Successivement tous les présidents ont déserté l'espace de la conversation sur leur santé. Ils ont menti par omission, pire délibérément pour certains. Si le corps du Président n'appartient à personne d'autre que lui, nous sommes passés, comme l'écrit Christian Salmon, « de l'incarnation de la fonction présidentielle, … à l'exhibition de la personne du Président ». Mais la faute à qui ? Au peuple, aux médias ou aux Présidents eux-mêmes ? … souvent briseurs de codes et bons clients de cette surexposition de l'intime. On veut nourrir la relation, la conversation, donner à voir pour être vu, occuper tous les espaces et se rapprocher sans cesse. Il s'agit de redevenir « normal » ! Il y avait eu les tentatives de Valéry Giscard d'Estaing de dîner chez les français. Les ballades sur les quais et le rythme de travail mitterandiens. L'appétit et les bières de Jacques Chirac. Les joggings et la paternité de Sarko.

François Hollande, un homme comme les autres

Divorcé comme quasiment un couple sur deux, non marié comme plus de quatre millions de couples dits cohabitants, une compagne qui travaille, François Hollande veut aussi présider en homme comme les autres, lui qui conserve son logement et y réside, lui qui a des voisins ! A l'image de ses prédécesseurs, il promet de moderniser la pratique présidentielle, de dire la vérité, en toute transparence et avec régularité. Candidat il insiste même sur sa santé.

L'omerta sur la santé

En réalité, avec la santé s'arrête le mouvement de mise en proximité de la vie politique. On assiste même au maintien de l'omerta républicaine. On renforce les digues du secret comme dans les régimes autoritaires. On est très éloigné de la version américaine des bilans de cholestérol de Barack Obama et la description des antécédents cancéreux de ses parents et grands-parents ou de la transparence totale de Cristina Kirchner en Argentine.

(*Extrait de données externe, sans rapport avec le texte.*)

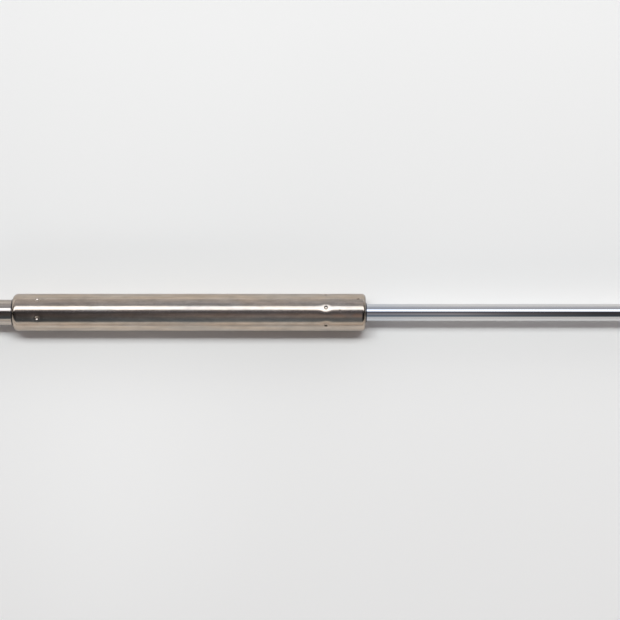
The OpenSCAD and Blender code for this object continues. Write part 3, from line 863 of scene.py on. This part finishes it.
def machined(name, light, dark, rough, centre_x=None):
    """Turned metal. Its tool marks run round X, and round the pin on the sides of an eye at centre_x."""
    material, tree, shader, place, normal = new_material(name)
    at = split(tree, place)
    ring = calc(tree, "ADD", at[0], length(tree, at[1], at[2]))
    if centre_x is not None:
        around = length(tree, calc(tree, "SUBTRACT", at[0], centre_x * MM), at[2])
        side = calc(tree, "GREATER_THAN", calc(tree, "ABSOLUTE", split(tree, normal)[1]), 0.93)
        ring = product(tree, ring, calc(tree, "SUBTRACT", 1.0, side))
        ring = calc(tree, "ADD", ring, product(tree, around, side))
    seed = put(tree, "ShaderNodeCombineXYZ", {0: ring, 1: 0.0, 2: 0.0}).outputs[0]
    cuts = noise(tree, seed, (3200, 1, 1), 4, 0.7)
    cloud = noise(tree, place, (160, 160, 160), 4, 0.6)
    speck = noise(tree, place, (1500, 1500, 1500), 2, 0.5)
    colour = mix_colour(tree, stretch(tree, cloud, 0.35, 0.68), light, dark)
    shade = product(tree, stretch(tree, cuts, 0.25, 0.75, 0.9, 1.06),
                    stretch(tree, speck, 0.2, 0.4, 0.93, 1.0))
    colour = tinted(tree, colour, grey_of(tree, shade))
    roughness = calc(tree, "ADD", stretch(tree, cuts, 0.3, 0.7, rough * 0.85, rough * 1.2),
                     stretch(tree, cloud, 0.4, 0.7, 0.0, rough * 0.4))
    finish_shader(tree, shader, colour, roughness, cuts, 0.0000035)
    return material


def soft(name, light, dark, rough, grain, depth, metallic=0.0):
    """Rubber, resin and blackened steel: a mottled colour with a fine grain."""
    material, tree, shader, place, _ = new_material(name)
    cloud = noise(tree, place, (260, 260, 260), 4, 0.6)
    fine = noise(tree, place, (grain, grain, grain), 3, 0.6)
    colour = mix_colour(tree, stretch(tree, cloud, 0.35, 0.68), light, dark)
    colour = mix_colour(tree, stretch(tree, fine, 0.3, 0.7, 0.0, 0.25), colour, dark)
    roughness = stretch(tree, cloud, 0.3, 0.7, rough * 0.85, rough * 1.15)
    finish_shader(tree, shader, colour, roughness, fine, depth, metallic)
    return material


# light colour, dark colour and roughness
TURNED_STEEL = (0.58, 0.56, 0.53), (0.50, 0.48, 0.455), 0.22

MATERIALS = {
    "barrel_steel": drawn_tube("barrel_steel", (0.605, 0.495, 0.395), (0.54, 0.475, 0.41), 0.13, tone_along_x=(
        (BARREL_X, 0.95), (BARREL_X + 10, 0.97), (BARREL_X + 30, 0.90), (BARREL_X + 62, 1.0),
        (BARREL_X + 112, 0.98), (BARREL_X + 160, 0.97), (BARREL_X + 200, 0.94), (BARREL_END, 0.96),
    ), lips=(BARREL_X, BARREL_END), stains=(
        (BARREL_END - 4.4, 45, 1.0, 0.75, 0.9, (0.17, 0.13, 0.10)),
        (BARREL_END - 5.2, -9, 3.2, 1.5, 0.5, (0.60, 0.40, 0.28)),
        (BARREL_END - 15.5, -11, 4.0, 1.3, 0.4, (0.60, 0.40, 0.28)),
        (BARREL_END - 20.0, 44, 7.0, 2.0, 0.25, (0.50, 0.46, 0.42)),
        (BARREL_X + 26, 40, 9.0, 1.4, 0.25, (0.66, 0.52, 0.42)),
        (BARREL_X + 34, -52, 12.0, 1.5, 0.3, (0.66, 0.50, 0.38)),
        (BARREL_X + 60, 38, 14.0, 1.6, 0.3, (0.60, 0.47, 0.37)),
    )),
    "stage_steel": drawn_tube("stage_steel", (0.575, 0.505, 0.435), (0.54, 0.48, 0.425), 0.10),
    "rod_chrome": chrome("rod_chrome"),
    "fitting_steel": machined("fitting_steel", *TURNED_STEEL, centre_x=0.0),
    "rod_eye_steel": machined("rod_eye_steel", *TURNED_STEEL, centre_x=ROD_EYE_X),
    "fastener_steel": machined("fastener_steel", (0.60, 0.61, 0.63), (0.50, 0.51, 0.53), 0.26),
    "black_steel": soft("black_steel", (0.055, 0.055, 0.06), (0.025, 0.025, 0.03), 0.38, 2400, 0.000004, 0.6),
    "bearing_bronze": machined("bearing_bronze", (0.66, 0.44, 0.21), (0.50, 0.32, 0.15), 0.27),
    "copper": machined("copper", (0.78, 0.42, 0.28), (0.60, 0.31, 0.20), 0.33),
    "gland_aluminium": machined("gland_aluminium", (0.80, 0.80, 0.81), (0.70, 0.70, 0.71), 0.26),
    "seal_rubber": soft("seal_rubber", (0.022, 0.022, 0.024), (0.010, 0.010, 0.012), 0.5, 3000, 0.000006),
    "seal_polyurethane": soft(
        "seal_polyurethane", (0.06, 0.19, 0.14), (0.03, 0.12, 0.09), 0.4, 1500, 0.000004),
    "guide_resin": soft("guide_resin", (0.30, 0.20, 0.11), (0.20, 0.13, 0.07), 0.6, 2200, 0.000008),
}

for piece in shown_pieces():
    slot = piece.get("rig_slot") or SLOT_OF[piece.name]
    key = "rod_eye_steel" if piece.name == "rod_eye_body" else slot
    piece.data.materials.clear()
    piece.data.materials.append(MATERIALS[key])


# ---- Floor ----

FLOOR_X, FLOOR_Z = 0.25, -BARREL_R * MM
FLOOR_HALF = 3.0

floor_mesh = bpy.data.meshes.new("floor")
floor_mesh.from_pydata(
    [(FLOOR_X + x * FLOOR_HALF, y * FLOOR_HALF, FLOOR_Z) for x, y in ((-1, -1), (1, -1), (1, 1), (-1, 1))],
    [], [(0, 1, 2, 3)],
)
floor = bpy.data.objects.new("floor", floor_mesh)
bpy.context.scene.collection.objects.link(floor)

paper, tree, shader, place, _ = new_material("floor_paper")
# Its tone: faint clouds, painted light that makes it a little paler towards +X, and painted shade that makes
# it a little darker along the object's +Y side
at = split(tree, place)
tone = product(
    tree,
    stretch(tree, noise(tree, place, (2.5, 2.5, 2.5), 2, 0.5), 0.3, 0.7, 0.926, 0.947),
    stretch(tree, at[0], BARREL_X * MM, (BARREL_END + 150) * MM, 0.985, 1.015),
    ramp_of(tree, at[1], -0.17, 0.17, (
        (-0.17, 0.962), (-0.06, 0.968), (0.03, 0.94), (0.08, 0.944), (0.17, 0.962),
    )),
)
tree.links.new(grey_of(tree, tone), shader.inputs["Base Color"])
shader.inputs["Roughness"].default_value = 0.95
shader.inputs["Specular IOR Level"].default_value = 0.0
# The lamps light only the floor near the object. Its far part glows a little, for the camera alone.
far = put(tree, "ShaderNodeVectorMath", {0: place, 1: (FLOOR_X, 0, 0)}, operation="DISTANCE").outputs["Value"]
seen = put(tree, "ShaderNodeLightPath").outputs["Is Camera Ray"]
glow = product(tree, stretch(tree, far, 0.28, 1.9, 0.0, 0.275), seen)
tree.links.new(glow, shader.inputs["Emission Strength"])
floor_mesh.materials.append(paper)


# ---- Light ----

STRIP_DISTANCE, STRIP_LENGTH, STRIP_GLOW = 1.6, 1.3, 2.2


def lamp(name, kind, watts, location, tip):
    """A lamp tipped about X that neither the camera nor a reflection sees. Returns its settings."""
    data = bpy.data.lights.new(name, kind)
    data.energy = watts
    light = bpy.data.objects.new(name, data)
    bpy.context.scene.collection.objects.link(light)
    light.location = location
    light.rotation_euler = (tip, 0, 0)
    light.visible_glossy = light.visible_camera = False
    return data


def strip_light(name, near, far, watts):
    """A strip over the +Y side, seen from the object between two angles from the vertical."""
    tilt = math.radians((near + far) / 2)
    middle = (BARREL_X + BARREL_END) / 2 * MM
    place = (middle, STRIP_DISTANCE * math.sin(tilt), STRIP_DISTANCE * math.cos(tilt))
    data = lamp(name, "AREA", watts, place, -tilt)
    data.color = (0.955, 1, 1)
    data.shape = "RECTANGLE"
    data.size = STRIP_LENGTH
    data.size_y = 2 * STRIP_DISTANCE * math.tan(math.radians(far - near) / 2)


strip_light("key_near", 16.9, 21.5, 10.3)
strip_light("key_far", 21.5, 30, 8.4)

# A weak lamp that lightens the shadow beside the barrel's base end
fill = lamp("fill", "SPOT", 1.0, ((BARREL_X + 55) * MM, -0.5, 0.26), math.atan2(0.48, 0.27))
fill.shadow_soft_size = 0.06
fill.spot_size = math.radians(22)
fill.spot_blend = 0.8

ROOM = [
    # degrees from the vertical towards +Y, and the room's light from there
    (-100, 0.66, 0.66, 0.67), (-88, 0.66, 0.65, 0.65), (-80, 0.635, 0.60, 0.58), (-73, 0.75, 0.73, 0.71),
    (-66, 0.62, 0.62, 0.62), (-62.5, 0.57, 0.57, 0.58), (-60.4, 0.30, 0.31, 0.33), (-59.4, 0.71, 0.86, 1.02),
    (-45, 0.69, 0.81, 0.96), (-36, 0.71, 0.78, 0.89), (-26, 0.76, 0.74, 0.78), (-13, 0.74, 0.67, 0.71),
    (-6, 0.61, 0.58, 0.64), (0, 0.50, 0.51, 0.60), (4, 0.47, 0.48, 0.59), (10, 0.20, 0.20, 0.23),
    (22, 0.42, 0.42, 0.43), (44, 0.40, 0.43, 0.47), (50, 0.42, 0.45, 0.505), (57, 0.49, 0.50, 0.55),
    (64, 0.525, 0.53, 0.575), (78, 0.54, 0.545, 0.57), (88, 0.61, 0.615, 0.64), (100, 0.66, 0.66, 0.68),
]
CEILING = [
    # how far towards +X, and how bright the dark ceiling is there
    (-1, 0.06), (-0.5, 0.075), (-0.2, 0.09), (-0.147, 0.109), (-0.12, 0.135), (-0.095, 0.186),
    (-0.055, 0.28), (-0.035, 0.315), (-0.015, 0.29), (0.01, 0.265), (0.03, 0.255), (0.07, 0.24),
    (0.105, 0.135), (0.145, 0.07), (0.3, 0.05), (1, 0.05),
]
PATCH = [
    # a paler patch of the ceiling: how far towards +X, and how much it adds
    (-0.12, 0.0), (-0.055, 0.02), (-0.015, 0.05), (0.02, 0.135), (0.07, 0.165), (0.10, 0.03), (0.14, 0.0),
]

world = bpy.data.worlds.new("studio")
world.use_nodes = True
bpy.context.scene.world = world
tree = world.node_tree
tree.nodes.clear()
way = split(tree, put(tree, "ShaderNodeTexCoord").outputs["Generated"])
path = put(tree, "ShaderNodeLightPath").outputs
tilt = product(tree, calc(tree, "ARCTAN2", way[1], way[2]), 180 / math.pi)
room = ramp_of(tree, tilt, -100, 100, ROOM)

# The dark ceiling overhead, with its paler patch
overhead = between(tree, tilt, -60.4, -59.4, 4, 10)
room = tinted(tree, room, mix_colour(tree, overhead, (1, 1, 1), ramp_of(tree, way[0], -1, 1, CEILING)))
patch = between(tree, tilt, -37, -27, -20, -6)
patch = mix_colour(tree, patch, (0, 0, 0), ramp_of(tree, way[0], -0.12, 0.14, PATCH))
room = mix_colour(tree, 1.0, room, tinted(tree, patch, (1.0, 0.9, 0.92)), "ADD")

# The room is dark towards its two ends, except for matt surfaces
ends = product(tree, stretch(tree, way[0], 0.92, 0.6, 0.12, 1.0),
               stretch(tree, way[0], -0.97, -0.75, 0.12, 1.0))
ends = calc(tree, "MAXIMUM", ends, path["Is Diffuse Ray"])
room = tinted(tree, room, grey_of(tree, ends))

# For matt surfaces the room is brighter low on the +Y side, and warmer all round
low = product(tree, stretch(tree, tilt, 52, 60), path["Is Diffuse Ray"])
room = mix_colour(tree, low, room, (0.86, 0.97, 1.04))
room = tinted(tree, room, mix_colour(tree, path["Is Diffuse Ray"], (1, 1, 1), (1.24, 1.08, 1.0)))

# The strip light's reflection, which only polished surfaces see
strip = product(
    tree,
    between(tree, tilt, 14.0, 20.0, 35.2, 41.2),
    between(tree, way[0], -0.98, -0.88, 0.80, 0.86),
    stretch(tree, path["Diffuse Depth"], 0, 1, 1, 0),
    path["Is Glossy Ray"],
    STRIP_GLOW,
)
room = mix_colour(tree, 1.0, room, tinted(tree, grey_of(tree, strip), (0.925, 1.0, 1.12)), "ADD")

# What the camera sees past the floor's edge is a plain pale backdrop
room = mix_colour(tree, path["Is Camera Ray"], room, (0.60, 0.595, 0.595))
background = put(tree, "ShaderNodeBackground", {"Color": room, "Strength": 1.0})
tree.links.new(background.outputs[0], put(tree, "ShaderNodeOutputWorld").inputs[0])


# ---- Camera, straight above, with the rod's end and the base end out of view ----

VIEW_WIDTH = 364.25
CAMERA_X, CAMERA_Y, CAMERA_HEIGHT = BARREL_END - 32.6, 1.42, 1175.0

camera_data = bpy.data.cameras.new("camera")
camera_data.sensor_width = 36
camera_data.lens = camera_data.sensor_width * CAMERA_HEIGHT / VIEW_WIDTH
camera_data.clip_start, camera_data.clip_end = 0.05, 50
camera = bpy.data.objects.new("camera", camera_data)
camera.location = (CAMERA_X * MM, CAMERA_Y * MM, CAMERA_HEIGHT * MM)
bpy.context.scene.collection.objects.link(camera)
bpy.context.scene.camera = camera
bpy.context.scene.view_settings.view_transform = "Standard"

Comment imaginer dans le temps de la transparence et de la vitesse de l'ère digitale que l'on peut s'inscrire durablement dans l'oubli ou le mensonge ? Comment croire que les vieilles recettes de la communication politique peuvent encore fonctionner ? Engagements électoraux oubliés, gouvernance météorologique, actes du passé niés et finalement avoués, l'enchaînement décrit une forme de culture commune du déni de vérité.

Une réalité politique parfaitement dissociée

La répétition des cas témoigne d'une distance des élites politiques avec le pays réel qui veut savoir. Baudrillard parlait déjà d'« une réalité politique parfaitement dissociée". D'un côté, la classe politique, micro-société parallèle … De l'autre, une société «réelle» de plus en plus déconnectée de la sphère politique. Toutes deux, s'éloignant l'une de l'autre à une vitesse grand V, … maintenue sous perfusion par le seul cordon ombilical des médias et des sondages. »

Pire, le black out fabrique la rumeur qui se nourrit des peurs et des fantasmes de chacun et donne naissance à la crainte du complot. La découverte a posteriori alimente la défiance. Mieux vaut donc prévenir que guérir ! En matière de santé, en particulier, seule une communication claire et précise peut créer la confiance.

Rendre plus accessible la vie politique

Bien sûr, il faut protéger l'élu pour protéger la démocratie. Parfois de lui même ! Il ne s'agit pas de répondre aux dérives du voyeurisme, ni non plus de céder aux sirènes de l'exhibitionnisme. Le sujet santé comporte même une dose de sécurité nationale. Mais si nous voulons réellement oxygéner et fluidifier la vie politique de notre pays, il faut la rendre plus « accessible » aux citoyens. La démocratie est un organe vivant. Il s'agit de renouveler les pratiques politiques pour la renouveler.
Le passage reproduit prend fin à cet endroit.